Tinha tanta vergonha de falar. Começou em casa, meu pai falou: “Quando vai casar na igreja, com flor de laranjeira e ter filhos?”. Somos criadas para isso. A sociedade falou o tempo inteiro que se não tiver filhos é menos mulher. Comecei a arrumar um monte de artifício até perceber que não estava sozinha. Era a opção de 37% das mulheres. Fiquei mais confiante, assumi que era uma opção válida de liberdade que diz respeito apenas a mim. É uma escolha, tenho óvulos congelados e posso mudar de ideia. Toda hora que a gente se posiciona, isso te engaveta. Mas ainda é uma escolha válida, apesar de eu ter a possibilidade de mudar de ideia.
É importante poder dizer que há uma vida consistente, interessante sem ser mãe.
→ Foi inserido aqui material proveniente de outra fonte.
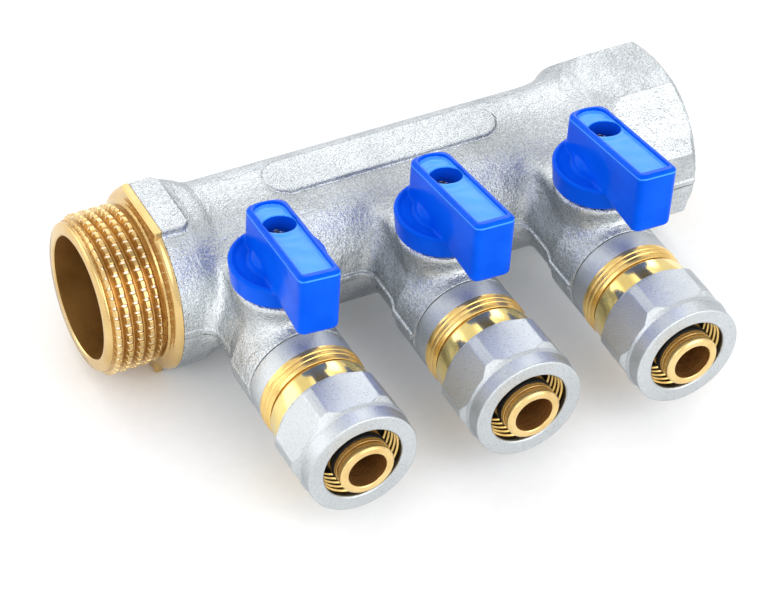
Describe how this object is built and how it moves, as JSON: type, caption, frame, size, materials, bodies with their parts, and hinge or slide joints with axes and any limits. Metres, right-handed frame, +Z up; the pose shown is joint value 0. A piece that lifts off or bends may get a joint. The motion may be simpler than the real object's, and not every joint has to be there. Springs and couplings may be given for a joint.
{
  "type": "distribution manifold",
  "caption": "Header with threaded ends and a row of outlets, each shut by a small ball valve with a lever and closed by a compression nut for plastic pipe.",
  "frame": {"origin": "centre of the male end's face, on the header's axis", "axes": "+X along the header to the female end, +Z up along the valve stems, outlets towards -Y"},
  "size_m": [0.1332, 0.0862, 0.0538],
  "materials": {
    "nickel": "sand-blasted nickel plate on forged brass",
    "brass": "bright turned brass",
    "blue_plastic": "glossy moulded nylon",
    "chromed_ball": "polished chrome plate on brass",
    "ptfe": "white PTFE",
    "black_rubber": "black EPDM",
    "zinc_screw": "zinc-plated steel"
  },
  "bodies": {
    "manifold": {"manifold_body": "nickel", "inner_seat_1": "ptfe", "outer_seat_1": "ptfe", "outlet_connector_1": "brass", "nozzle_o_rings_1": "black_rubber", "insulating_washer_1": "black_rubber", "inner_seat_2": "ptfe", "outer_seat_2": "ptfe", "outlet_connector_2": "brass", "nozzle_o_rings_2": "black_rubber", "insulating_washer_2": "black_rubber", "inner_seat_3": "ptfe", "outer_seat_3": "ptfe", "outlet_connector_3": "brass", "nozzle_o_rings_3": "black_rubber", "insulating_washer_3": "black_rubber"},
    "valve_1": {"valve_ball_1": "chromed_ball", "valve_stem_1": "brass", "stem_washer_1": "ptfe", "stem_o_rings_1": "black_rubber", "handle_1": "blue_plastic", "handle_screw_1": "zinc_screw"},
    "olive_1": {"split_olive_1": "brass"},
    "nut_1": {"compression_nut_1": "nickel"},
    "valve_2": {"valve_ball_2": "chromed_ball", "valve_stem_2": "brass", "stem_washer_2": "ptfe", "stem_o_rings_2": "black_rubber", "handle_2": "blue_plastic", "handle_screw_2": "zinc_screw"},
    "olive_2": {"split_olive_2": "brass"},
    "nut_2": {"compression_nut_2": "nickel"},
    "valve_3": {"valve_ball_3": "chromed_ball", "valve_stem_3": "brass", "stem_washer_3": "ptfe", "stem_o_rings_3": "black_rubber", "handle_3": "blue_plastic", "handle_screw_3": "zinc_screw"},
    "olive_3": {"split_olive_3": "brass"},
    "nut_3": {"compression_nut_3": "nickel"}
  },
  "joints": [
    {"name": "valve_turn_1", "type": "hinge", "parent": "manifold", "child": "valve_1", "pos_m": [0.0306, -0.0271, 0.02], "axis": [0, 0, -1], "range_deg": [-5, 85]},
    {"name": "nut_travel_1", "type": "slide", "parent": "manifold", "child": "olive_1", "axis": [0, -1, 0], "range_m": [0, 0.0075]},
    {"name": "nut_turn_1", "type": "hinge", "parent": "olive_1", "child": "nut_1", "pos_m": [0.0306, -0.055, 0], "axis": [0, -1, 0], "range_deg": [0, 1800]},
    {"name": "valve_turn_2", "type": "hinge", "parent": "manifold", "child": "valve_2", "pos_m": [0.0666, -0.0271, 0.02], "axis": [0, 0, -1], "range_deg": [-2.5, 87.5]},
    {"name": "nut_travel_2", "type": "slide", "parent": "manifold", "child": "olive_2", "axis": [0, -1, 0], "range_m": [0, 0.0075]},
    {"name": "nut_turn_2", "type": "hinge", "parent": "olive_2", "child": "nut_2", "pos_m": [0.0666, -0.055, 0], "axis": [0, -1, 0], "range_deg": [0, 1800]},
    {"name": "valve_turn_3", "type": "hinge", "parent": "manifold", "child": "valve_3", "pos_m": [0.1026, -0.0271, 0.02], "axis": [0, 0, -1], "range_deg": [-2.5, 87.5]},
    {"name": "nut_travel_3", "type": "slide", "parent": "manifold", "child": "olive_3", "axis": [0, -1, 0], "range_m": [0, 0.0075]},
    {"name": "nut_turn_3", "type": "hinge", "parent": "olive_3", "child": "nut_3", "pos_m": [0.1026, -0.055, 0], "axis": [0, -1, 0], "range_deg": [0, 1800]}
  ],
  "couplings": [
    {"joint": "nut_turn_1", "follows": "nut_travel_1", "rad_per_m": 4188.8},
    {"joint": "nut_turn_2", "follows": "nut_travel_2", "rad_per_m": 4188.8},
    {"joint": "nut_turn_3", "follows": "nut_travel_3", "rad_per_m": 4188.8}
  ]
}
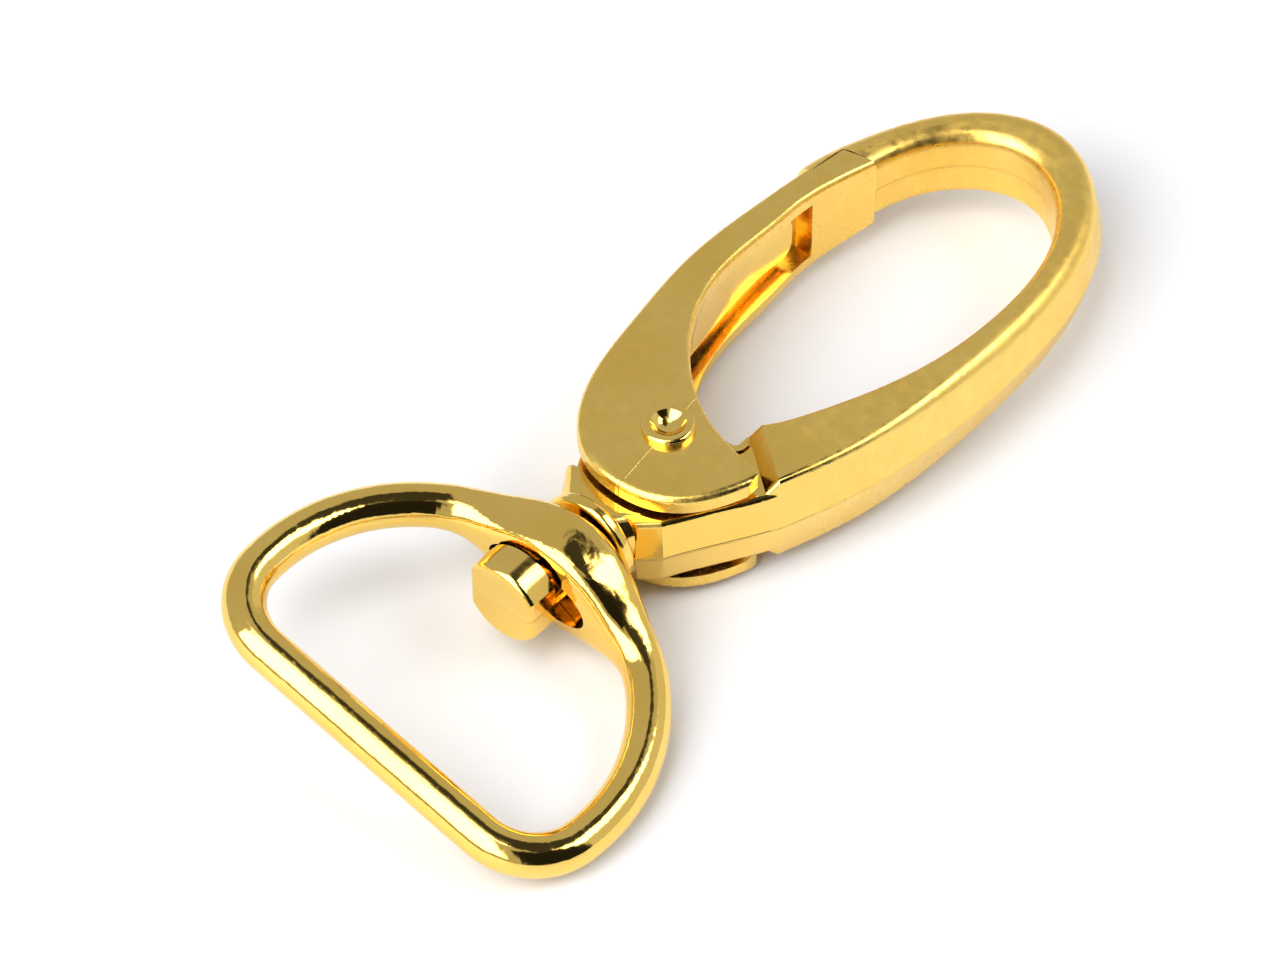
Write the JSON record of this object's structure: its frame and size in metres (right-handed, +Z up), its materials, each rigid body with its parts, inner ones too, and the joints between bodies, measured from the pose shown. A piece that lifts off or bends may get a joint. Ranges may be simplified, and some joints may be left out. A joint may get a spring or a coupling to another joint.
{
  "type": "swivel trigger hook",
  "caption": "Oval swivel trigger hook: a cast hook with a sprung gate on a rivet, and a D-ring for a strap that swivels on the hook's stud.",
  "frame": {"origin": "on the surface that the hook lies on, under the middle of the box that holds it", "axes": "+Y along the swivel axis from the strap bar to the nose, +X towards the spine arm, away from the gate, +Z up from the surface it lies on"},
  "size_m": [0.0242, 0.0566, 0.008],
  "materials": {
    "plated_casting": "polished gold plating on a zinc alloy casting",
    "plated_gate": "polished gold plating on a zinc alloy casting",
    "plated_ring": "polished gold plating on a zinc alloy casting",
    "plated_rivet": "bright gold plating on a steel rivet",
    "plated_spring": "bright gold plating on spring steel strip"
  },
  "bodies": {
    "hook": {"hook_body": "plated_casting", "leaf_spring": "plated_spring"},
    "gate": {"gate": "plated_gate", "pivot_rivet": "plated_rivet"},
    "ring": {"d_ring": "plated_ring"}
  },
  "joints": [
    {"name": "swivel", "type": "hinge", "parent": "hook", "child": "ring", "pos_m": [-0.00049, -0.0124, 0.00399], "axis": [0, 1, 0], "continuous": true},
    {"name": "gate_pivot", "type": "hinge", "parent": "hook", "child": "gate", "pos_m": [-0.00039, -0.0037, 0.00399], "axis": [0, 0, -1], "range_deg": [0, 24], "stiffness_Nm_per_rad": 0.06, "springref_deg": -20.05, "deforming": ["leaf_spring"]}
  ]
}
É reducionista esse tipo de lugar na mulher, como se você fosse menos mulher, fosse um ser improdutivo. Assim como quando envelhece sai do jogo, não faz parte mais de algo que possa produzir, pensar, emitir opinião. Fico orgulhosa de não ter mais vergonha, de outras mulheres chegarem até mim e falarem "também tinha vergonha, achava que era a única e quando vejo você falando abertamente, vejo que é um movimento meu de liberdade". Fico feliz de ter essa consciência e levar ela adiante.
Que perguntas se fez para chegar a essa decisão?
Não foi tão claro, foi ao longo do caminho. Não acho que ser mãe limita. Claro que é um desafio ser profissional. Não olhei por esse lado, mas pelo meu real desejo. O que é o meu desejo e o desejo, a expectativa do outro, a sociedade me empurrando para fazer uma coisa que não tenho o desejo? Ouvi muito sobre o egoísmo, sobre mães que trabalham e não ficam com os filhos, pensa só nela. E também: "Ah, mas você vai ficar sozinha quando ficar mais velha". Oi? Então, parto do princípio que vou gerar um ser que vai me cuidar quando eu ficar velha? Diante da impermanência que é a vida, que garantia tenho disso? Também acho cruel colocar a velhice ou a não solidão numa outra pessoa, mesmo que seja seu filho.
Essa escolha impacta sua vida profissional? Porque uma marca chegou a afirmar que não podia vender produtos para a família...
Vinha fazendo a campanha, mudaram as cabeças pensantes da marca e foi uma questão: “Temos que ver outra pessoa porque ela não é tão família”. Eu: “Família é o que? É só sobre ter ou não filhos? Eles são extensão, mas que outros aspectos familiares tenho que podem suprir isso?”. Teve discussão e, por dez anos, fiz essa campanha em que disseram (chora) que, talvez, eu não fosse mulher suficiente. Ou que não devia estar na sociedade como uma pessoa que tem família por não querer ser mãe. Provei que a gente pode falar de família, sobre as datas que nos são caras, ser amorosa e afetuosa por outros aspectos. Ser mãe é grandioso, só não é meu desejo. Mas isso não me reduz, isso não me diminui.
Alteraram uma entrevista sua no 'Roda Viva' e havia um perfil fake seu no Instagram que fazia publicidade com a sua imagem. Como tem sido ligar com a inteligência artificial sem limites?
Comecei a falar desse assunto porque tinha um perfil com três milhões de pessoas vendendo coisas que não autorizei. Não é só sobre a minha imagem e credibilidade, é sobre defender também o meu publico, que demorei para conquistar, que confia em mim. Pasme: quando falei sobre regulamentação da internet como um todo, as pessoas usaram censura e outros termos nada a ver. Não é sobre não poder falar, mas sobre ter regras. Como a gente normaliza uma internet como uma terra sem lei? Tem que ter lei. Quando pedi para derrubar a página, o dono processou a plataforma. Pedi para ser auxiliar no processo, que é um caminho gigante. Gastei dinheiro, tempo. Sou uma pessoa publico, posso ir no Instagram e dizer que não sou eu. Imagina quem não tem essa exposição, essa voz. É sobre todo mundo, nõa só sobre a Paolla. É sobre a pessoa física, adolescentes criançcas tendo imagens adulteradas. Até que você consiga fazer algo a sua imagem vai estar lá.
Você fez uma participação na série portuguesa, "Mar Branco", e agora depois da novela, quais são os planos?
Férias, talvez? Com todas as escolhas que fiz, ainda não consegui parar e não vislumbro tão cedo. A novela é até outubro, empurrei a vida pra frente e tenho que dar conta dela. Tem um fim do ano, um carnaval que ainda estou vendo o que vai acontecer. Mas é isso, a menina que não respondia chamada, a moça da penha que chegava de ônibus e tinha que esperar os carros passarem para atravessar a mureta de cimento da estrada para chegar na hora no trabalho, no "Passa e repassa", está aqui com você. Isso é conquista e estou feliz.